The recent revelation that the Bush Administration, since 9/11, has been compiling secret dossiers on millions of unwitting, law-abiding Americans who travel across our borders, highlights the importance of diligent congressional oversight. It is simply incredible that the Administration is willing to share this sensitive information with foreign governments and even private employers, while refusing to allow U.S. citizens to see or challenge the so-called terror score that the government has assigned them based on their travel habits and schedules.


When done poorly or without proper safeguards and oversight, data banks do not make us safer, they just further erode Americans’ privacy and civil liberties. This Administration has gone to unprecedented lengths to hide its own activities from the public, while at the same time collecting and compiling unprecedented amounts of information about every citizen.


New technologies make data banks more powerful and more useful than they have ever been before. They have a place in our security regimen. But powerful tools like this are easy to abuse and are prone to mistakes. A mistake can cost Americans their jobs and wreak havoc in their lives. Mistakes on government watch lists have become legendary in recent years. We need checks and balances to keep government data bases from being misused against the American people.

On detainee treatment:

For more than two years, I have repeatedly sought answers from the FBI, and from others, regarding reported and, in some instances, documented cases of the abuse of detainees in U.S. custody. . .


When Director Mueller appeared before this Committee in May 2004, I asked him if FBI agents had witnessed objectionable interrogation practices in Iraq, Afghanistan or Guantanamo Bay, and he gave a purposefully narrow answer, saying that no FBI agents had witnessed abuses “in Iraq.” Documents released by the FBI in December 2004 made clear that FBI agents witnessed abusive treatment of prisoners at least at Guantanamo Bay, and Director Mueller’s own answers to subsequent questions have shed some more light on the subject than his original answer. The Congress and the American people deserve to know the truth about the Bush Administration’s interrogation policies and practices. I hope that Director Mueller will continue moving away from the Bush Administration’s policy of secrecy and concealment on this issue and toward the responsiveness that the American people deserve.

On the bureau’s lack of Arabic-speaking agents:

The number of FBI translators proficient in Arabic has increased almost 300 percent since 9/11, and the FBI has significantly increased its overall number of linguists.
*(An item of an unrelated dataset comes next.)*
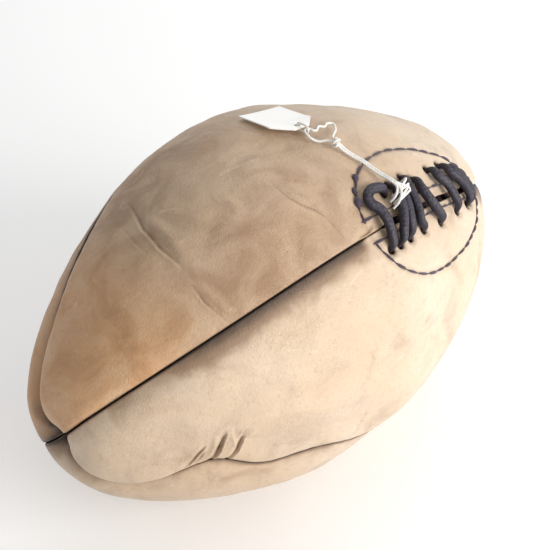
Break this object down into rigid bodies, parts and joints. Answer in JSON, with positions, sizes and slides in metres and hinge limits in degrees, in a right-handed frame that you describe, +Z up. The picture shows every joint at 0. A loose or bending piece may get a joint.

But the FBI still lags far behind when it comes to the number of agents who are proficient in Arabic. Recently, The Washington Post reported that only 33 FBI agents have at least a limited proficiency in Arabic and that only 1 percent of FBI agents have any familiarity with the language at all. If the FBI is to be a world-class intelligence agency, this is a serious problem that it must promptly and adequately address.

On the FBI’s technology woes:

I also remain greatly concerned about the FBI’s new paperless case management system, Sentinel. We have been told that Sentinel will cost the American taxpayers $425 million to complete and that this system will not be fully operational until 2009. On Monday, the Department of Justice Office of Inspector General issued a report finding that the FBI will need an addition $56.7 million to just to pay for Phase II of Sentinel and that there are serious concerns about the adverse impact that these additional costs could have on the FBI’s non-IT programs.


There have also been rumors about growing concern within the FBI that the Bureau will cut other mission-critical programs to pay for this program for several months. In addition, in October, the GAO issued a report that found that the FBI has no plan in place to address future staffing and human capital needs for Sentinel. After watching the FBI waste five years and millions of taxpayer dollars on the Trilogy program, I remain seriously concerned about this project. The American people cannot afford another fiasco.